━━━ Available data ━━━

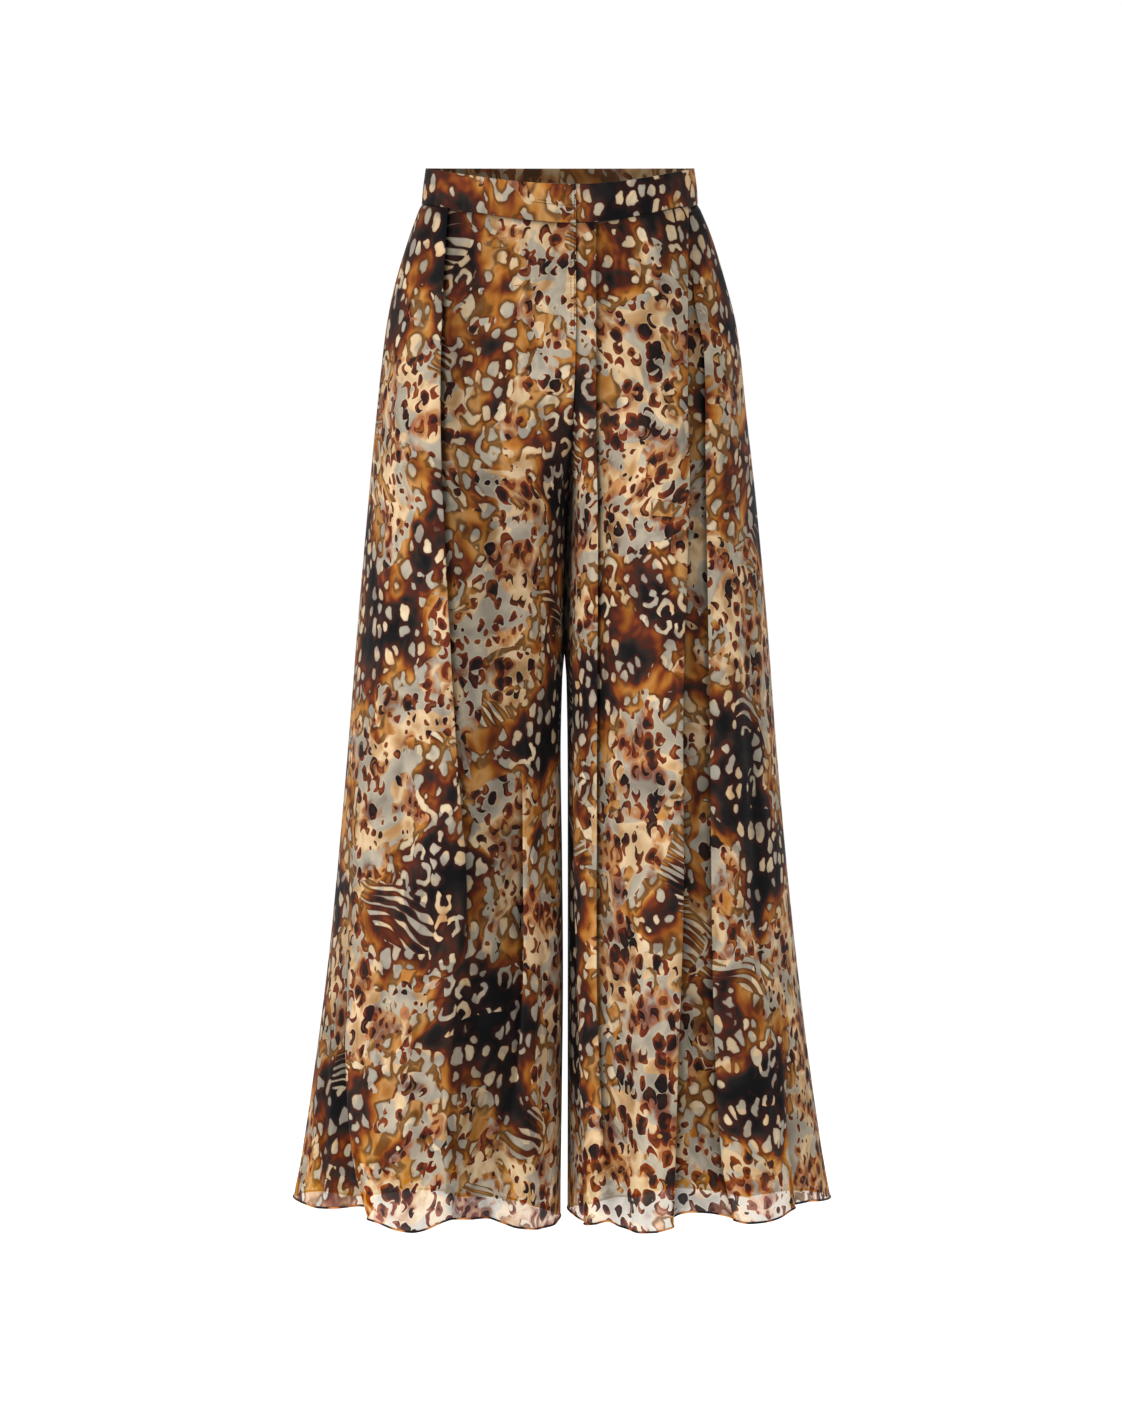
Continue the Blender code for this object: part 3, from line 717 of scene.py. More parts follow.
Mark = namedtuple("Mark", "z x height turn overlap")
Fold = namedtuple("Fold", "panel raised reach marks")
FOLDS = (
    Fold("front_right", OUTER, 0.034, (
        Mark(-0.018, -0.1110, 0.0032, 0.0060, 0.0080),
        Mark(-0.108, -0.1160, 0.0048, 0.0065, 0.0080),
        Mark(-0.227, -0.1180, 0.0070, 0.0070, 0.0070),
        Mark(-0.367, -0.1130, 0.0068, 0.0075, 0.0060),
        Mark(-0.551, -0.1030, 0.0062, 0.0080, 0.0050),
        Mark(-0.690, -0.0925, 0.0060, 0.0090, 0.0040),
        Mark(-0.760, -0.0970, 0.0030, 0.0100, 0.0000),
        Mark(-0.850, -0.1060, 0.0045, 0.0110, 0.0000),
        Mark(-1.011, -0.1070, 0.0060, 0.0130, 0.0000),
    )),
    Fold("front_right", INNER, 0.036, (
        Mark(-0.018, -0.1310, 0.0000, 0.0060, 0.0000),
        Mark(-0.260, -0.1720, 0.0000, 0.0080, 0.0000),
        Mark(-0.620, -0.2050, 0.0010, 0.0110, 0.0000),
        Mark(-0.780, -0.2120, 0.0035, 0.0110, 0.0000),
        Mark(-0.860, -0.2130, 0.0060, 0.0110, 0.0020),
        Mark(-0.950, -0.2060, 0.0085, 0.0110, 0.0030),
        Mark(-1.011, -0.1910, 0.0095, 0.0110, 0.0030),
    )),
    Fold("front_right", INNER, 0.052, (
        Mark(-0.018, -0.0200, 0.0000, 0.0060, 0.0000),
        Mark(-0.260, -0.0300, 0.0000, 0.0080, 0.0000),
        Mark(-0.540, -0.0370, 0.0015, 0.0090, 0.0000),
        Mark(-0.655, -0.0375, 0.0050, 0.0090, 0.0040),
        Mark(-0.780, -0.0375, 0.0070, 0.0100, 0.0040),
        Mark(-0.900, -0.0460, 0.0070, 0.0120, 0.0010),
        Mark(-1.011, -0.0615, 0.0075, 0.0140, 0.0000),
    )),
    Fold("front_left", OUTER, 0.018, (
        Mark(-0.018, 0.0220, 0.0000, 0.0035, 0.0000),
        Mark(-0.315, 0.0170, 0.0000, 0.0040, 0.0000),
        Mark(-0.450, 0.0130, 0.0004, 0.0045, 0.0000),
        Mark(-0.560, 0.0132, 0.0018, 0.0050, 0.0010),
        Mark(-0.700, 0.0168, 0.0030, 0.0060, 0.0025),
        Mark(-0.800, 0.0210, 0.0036, 0.0065, 0.0030),
        Mark(-0.900, 0.0245, 0.0042, 0.0070, 0.0030),
        Mark(-1.011, 0.0280, 0.0048, 0.0080, 0.0025),
    )),
    Fold("front_left", INNER, 0.022, (
        Mark(-0.018, 0.0358, 0.0030, 0.0050, 0.0060),
        Mark(-0.220, 0.0362, 0.0040, 0.0055, 0.0060),
        Mark(-0.330, 0.0385, 0.0040, 0.0058, 0.0055),
        Mark(-0.500, 0.0380, 0.0040, 0.0060, 0.0050),
        Mark(-0.600, 0.0375, 0.0040, 0.0065, 0.0040),
        Mark(-0.800, 0.0390, 0.0045, 0.0070, 0.0030),
        Mark(-1.011, 0.0500, 0.0060, 0.0090, 0.0000),
    )),
    Fold("front_left", INNER, 0.036, (
        Mark(-0.018, 0.1275, 0.0028, 0.0060, 0.0070),
        Mark(-0.110, 0.1272, 0.0040, 0.0070, 0.0090),
        Mark(-0.210, 0.1270, 0.0050, 0.0070, 0.0090),
        Mark(-0.280, 0.1290, 0.0055, 0.0070, 0.0090),
        Mark(-0.410, 0.1255, 0.0065, 0.0070, 0.0080),
        Mark(-0.510, 0.1225, 0.0068, 0.0075, 0.0070),
        Mark(-0.700, 0.1230, 0.0070, 0.0080, 0.0070),
        Mark(-0.865, 0.1175, 0.0085, 0.0090, 0.0050),
        Mark(-1.011, 0.1135, 0.0100, 0.0105, 0.0035),
    )),
    Fold("front_left", OUTER, 0.022, (
        Mark(-0.018, 0.1330, 0.0000, 0.0040, 0.0000),
        Mark(-0.110, 0.1355, 0.0015, 0.0060, 0.0020),
        Mark(-0.155, 0.1440, 0.0030, 0.0070, 0.0050),
        Mark(-0.255, 0.1458, 0.0040, 0.0070, 0.0070),
        Mark(-0.410, 0.1480, 0.0050, 0.0070, 0.0070),
        Mark(-0.566, 0.1500, 0.0060, 0.0075, 0.0070),
        Mark(-0.805, 0.1530, 0.0065, 0.0080, 0.0060),
        Mark(-0.953, 0.1610, 0.0070, 0.0090, 0.0040),
        Mark(-1.011, 0.1725, 0.0070, 0.0100, 0.0025),
    )),
    Fold("front_left", INNER, 0.022, (
        Mark(-0.018, 0.1370, 0.0000, 0.0040, 0.0000),
        Mark(-0.260, 0.1750, 0.0000, 0.0060, 0.0000),
        Mark(-0.620, 0.2050, 0.0000, 0.0080, 0.0000),
        Mark(-0.850, 0.2220, 0.0010, 0.0090, 0.0000),
        Mark(-0.930, 0.2265, 0.0035, 0.0090, 0.0010),
        Mark(-1.011, 0.2335, 0.0065, 0.0095, 0.0020),
    )),
    Fold("back_right", OUTER, 0.036, (
        Mark(-0.018, -0.0550, 0.0025, 0.0060, 0.0060),
        Mark(-0.160, -0.0650, 0.0030, 0.0065, 0.0060),
        Mark(-0.330, -0.0820, 0.0020, 0.0070, 0.0010),
        Mark(-0.560, -0.0930, 0.0055, 0.0080, 0.0040),
        Mark(-0.800, -0.1000, 0.0075, 0.0100, 0.0040),
        Mark(-1.011, -0.1120, 0.0090, 0.0120, 0.0030),
    )),
    Fold("back_right", INNER, 0.034, (
        Mark(-0.018, -0.1100, 0.0000, 0.0060, 0.0000),
        Mark(-0.260, -0.1450, 0.0000, 0.0080, 0.0000),
        Mark(-0.520, -0.1650, 0.0015, 0.0100, 0.0000),
        Mark(-0.700, -0.1790, 0.0050, 0.0110, 0.0030),
        Mark(-0.860, -0.1900, 0.0070, 0.0110, 0.0020),
        Mark(-1.011, -0.2050, 0.0090, 0.0120, 0.0000),
    )),
    Fold("back_left", INNER, 0.036, (
        Mark(-0.018, 0.0600, 0.0025, 0.0060, 0.0060),
        Mark(-0.190, 0.0730, 0.0030, 0.0065, 0.0060),
        Mark(-0.380, 0.0830, 0.0035, 0.0070, 0.0040),
        Mark(-0.620, 0.0880, 0.0060, 0.0080, 0.0040),
        Mark(-0.830, 0.0860, 0.0075, 0.0100, 0.0030),
        Mark(-1.011, 0.0810, 0.0085, 0.0120, 0.0020),
    )),
    Fold("back_left", OUTER, 0.034, (
        Mark(-0.018, 0.1150, 0.0000, 0.0060, 0.0000),
        Mark(-0.260, 0.1500, 0.0000, 0.0080, 0.0000),
        Mark(-0.480, 0.1620, 0.0015, 0.0090, 0.0000),
        Mark(-0.650, 0.1690, 0.0045, 0.0100, 0.0030),
        Mark(-0.850, 0.1780, 0.0075, 0.0110, 0.0030),
        Mark(-1.011, 0.1900, 0.0095, 0.0120, 0.0030),
    )),
)
print("folds:", len(FOLDS))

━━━

- **Task statement**: Repeat the material above in full, exactly as it stands.

- **Final result**:
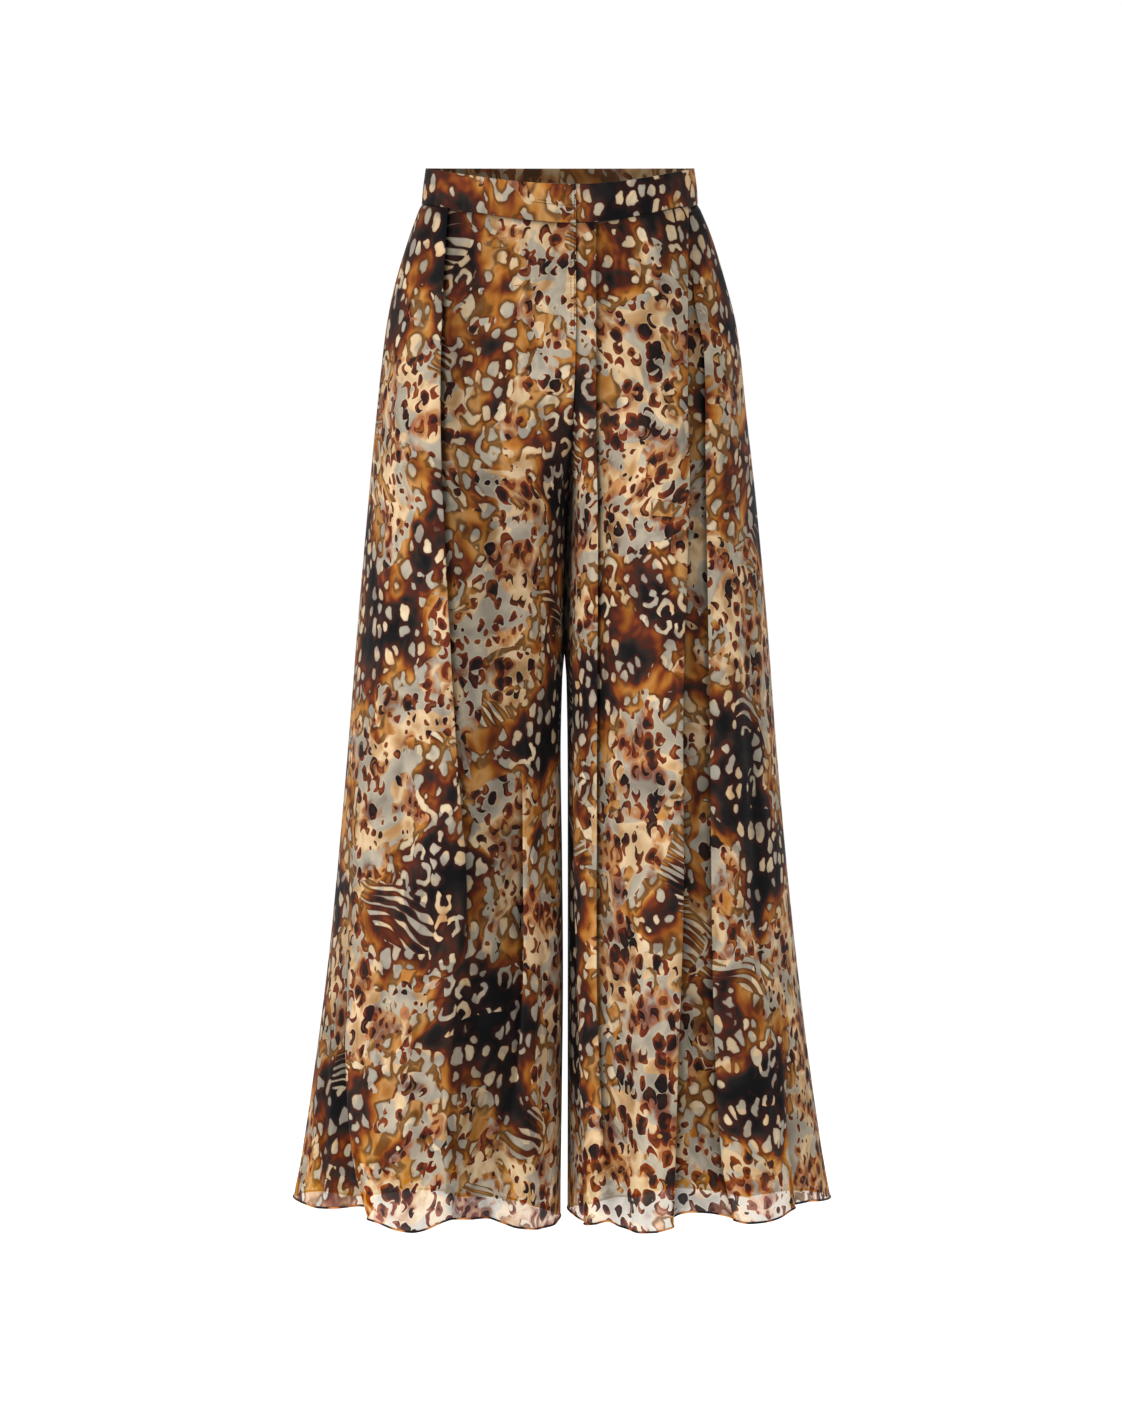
Continue the Blender code for this object: part 3, from line 717 of scene.py. More parts follow.
Mark = namedtuple("Mark", "z x height turn overlap")
Fold = namedtuple("Fold", "panel raised reach marks")
FOLDS = (
    Fold("front_right", OUTER, 0.034, (
        Mark(-0.018, -0.1110, 0.0032, 0.0060, 0.0080),
        Mark(-0.108, -0.1160, 0.0048, 0.0065, 0.0080),
        Mark(-0.227, -0.1180, 0.0070, 0.0070, 0.0070),
        Mark(-0.367, -0.1130, 0.0068, 0.0075, 0.0060),
        Mark(-0.551, -0.1030, 0.0062, 0.0080, 0.0050),
        Mark(-0.690, -0.0925, 0.0060, 0.0090, 0.0040),
        Mark(-0.760, -0.0970, 0.0030, 0.0100, 0.0000),
        Mark(-0.850, -0.1060, 0.0045, 0.0110, 0.0000),
        Mark(-1.011, -0.1070, 0.0060, 0.0130, 0.0000),
    )),
    Fold("front_right", INNER, 0.036, (
        Mark(-0.018, -0.1310, 0.0000, 0.0060, 0.0000),
        Mark(-0.260, -0.1720, 0.0000, 0.0080, 0.0000),
        Mark(-0.620, -0.2050, 0.0010, 0.0110, 0.0000),
        Mark(-0.780, -0.2120, 0.0035, 0.0110, 0.0000),
        Mark(-0.860, -0.2130, 0.0060, 0.0110, 0.0020),
        Mark(-0.950, -0.2060, 0.0085, 0.0110, 0.0030),
        Mark(-1.011, -0.1910, 0.0095, 0.0110, 0.0030),
    )),
    Fold("front_right", INNER, 0.052, (
        Mark(-0.018, -0.0200, 0.0000, 0.0060, 0.0000),
        Mark(-0.260, -0.0300, 0.0000, 0.0080, 0.0000),
        Mark(-0.540, -0.0370, 0.0015, 0.0090, 0.0000),
        Mark(-0.655, -0.0375, 0.0050, 0.0090, 0.0040),
        Mark(-0.780, -0.0375, 0.0070, 0.0100, 0.0040),
        Mark(-0.900, -0.0460, 0.0070, 0.0120, 0.0010),
        Mark(-1.011, -0.0615, 0.0075, 0.0140, 0.0000),
    )),
    Fold("front_left", OUTER, 0.018, (
        Mark(-0.018, 0.0220, 0.0000, 0.0035, 0.0000),
        Mark(-0.315, 0.0170, 0.0000, 0.0040, 0.0000),
        Mark(-0.450, 0.0130, 0.0004, 0.0045, 0.0000),
        Mark(-0.560, 0.0132, 0.0018, 0.0050, 0.0010),
        Mark(-0.700, 0.0168, 0.0030, 0.0060, 0.0025),
        Mark(-0.800, 0.0210, 0.0036, 0.0065, 0.0030),
        Mark(-0.900, 0.0245, 0.0042, 0.0070, 0.0030),
        Mark(-1.011, 0.0280, 0.0048, 0.0080, 0.0025),
    )),
    Fold("front_left", INNER, 0.022, (
        Mark(-0.018, 0.0358, 0.0030, 0.0050, 0.0060),
        Mark(-0.220, 0.0362, 0.0040, 0.0055, 0.0060),
        Mark(-0.330, 0.0385, 0.0040, 0.0058, 0.0055),
        Mark(-0.500, 0.0380, 0.0040, 0.0060, 0.0050),
        Mark(-0.600, 0.0375, 0.0040, 0.0065, 0.0040),
        Mark(-0.800, 0.0390, 0.0045, 0.0070, 0.0030),
        Mark(-1.011, 0.0500, 0.0060, 0.0090, 0.0000),
    )),
    Fold("front_left", INNER, 0.036, (
        Mark(-0.018, 0.1275, 0.0028, 0.0060, 0.0070),
        Mark(-0.110, 0.1272, 0.0040, 0.0070, 0.0090),
        Mark(-0.210, 0.1270, 0.0050, 0.0070, 0.0090),
        Mark(-0.280, 0.1290, 0.0055, 0.0070, 0.0090),
        Mark(-0.410, 0.1255, 0.0065, 0.0070, 0.0080),
        Mark(-0.510, 0.1225, 0.0068, 0.0075, 0.0070),
        Mark(-0.700, 0.1230, 0.0070, 0.0080, 0.0070),
        Mark(-0.865, 0.1175, 0.0085, 0.0090, 0.0050),
        Mark(-1.011, 0.1135, 0.0100, 0.0105, 0.0035),
    )),
    Fold("front_left", OUTER, 0.022, (
        Mark(-0.018, 0.1330, 0.0000, 0.0040, 0.0000),
        Mark(-0.110, 0.1355, 0.0015, 0.0060, 0.0020),
        Mark(-0.155, 0.1440, 0.0030, 0.0070, 0.0050),
        Mark(-0.255, 0.1458, 0.0040, 0.0070, 0.0070),
        Mark(-0.410, 0.1480, 0.0050, 0.0070, 0.0070),
        Mark(-0.566, 0.1500, 0.0060, 0.0075, 0.0070),
        Mark(-0.805, 0.1530, 0.0065, 0.0080, 0.0060),
        Mark(-0.953, 0.1610, 0.0070, 0.0090, 0.0040),
        Mark(-1.011, 0.1725, 0.0070, 0.0100, 0.0025),
    )),
    Fold("front_left", INNER, 0.022, (
        Mark(-0.018, 0.1370, 0.0000, 0.0040, 0.0000),
        Mark(-0.260, 0.1750, 0.0000, 0.0060, 0.0000),
        Mark(-0.620, 0.2050, 0.0000, 0.0080, 0.0000),
        Mark(-0.850, 0.2220, 0.0010, 0.0090, 0.0000),
        Mark(-0.930, 0.2265, 0.0035, 0.0090, 0.0010),
        Mark(-1.011, 0.2335, 0.0065, 0.0095, 0.0020),
    )),
    Fold("back_right", OUTER, 0.036, (
        Mark(-0.018, -0.0550, 0.0025, 0.0060, 0.0060),
        Mark(-0.160, -0.0650, 0.0030, 0.0065, 0.0060),
        Mark(-0.330, -0.0820, 0.0020, 0.0070, 0.0010),
        Mark(-0.560, -0.0930, 0.0055, 0.0080, 0.0040),
        Mark(-0.800, -0.1000, 0.0075, 0.0100, 0.0040),
        Mark(-1.011, -0.1120, 0.0090, 0.0120, 0.0030),
    )),
    Fold("back_right", INNER, 0.034, (
        Mark(-0.018, -0.1100, 0.0000, 0.0060, 0.0000),
        Mark(-0.260, -0.1450, 0.0000, 0.0080, 0.0000),
        Mark(-0.520, -0.1650, 0.0015, 0.0100, 0.0000),
        Mark(-0.700, -0.1790, 0.0050, 0.0110, 0.0030),
        Mark(-0.860, -0.1900, 0.0070, 0.0110, 0.0020),
        Mark(-1.011, -0.2050, 0.0090, 0.0120, 0.0000),
    )),
    Fold("back_left", INNER, 0.036, (
        Mark(-0.018, 0.0600, 0.0025, 0.0060, 0.0060),
        Mark(-0.190, 0.0730, 0.0030, 0.0065, 0.0060),
        Mark(-0.380, 0.0830, 0.0035, 0.0070, 0.0040),
        Mark(-0.620, 0.0880, 0.0060, 0.0080, 0.0040),
        Mark(-0.830, 0.0860, 0.0075, 0.0100, 0.0030),
        Mark(-1.011, 0.0810, 0.0085, 0.0120, 0.0020),
    )),
    Fold("back_left", OUTER, 0.034, (
        Mark(-0.018, 0.1150, 0.0000, 0.0060, 0.0000),
        Mark(-0.260, 0.1500, 0.0000, 0.0080, 0.0000),
        Mark(-0.480, 0.1620, 0.0015, 0.0090, 0.0000),
        Mark(-0.650, 0.1690, 0.0045, 0.0100, 0.0030),
        Mark(-0.850, 0.1780, 0.0075, 0.0110, 0.0030),
        Mark(-1.011, 0.1900, 0.0095, 0.0120, 0.0030),
    )),
)
print("folds:", len(FOLDS))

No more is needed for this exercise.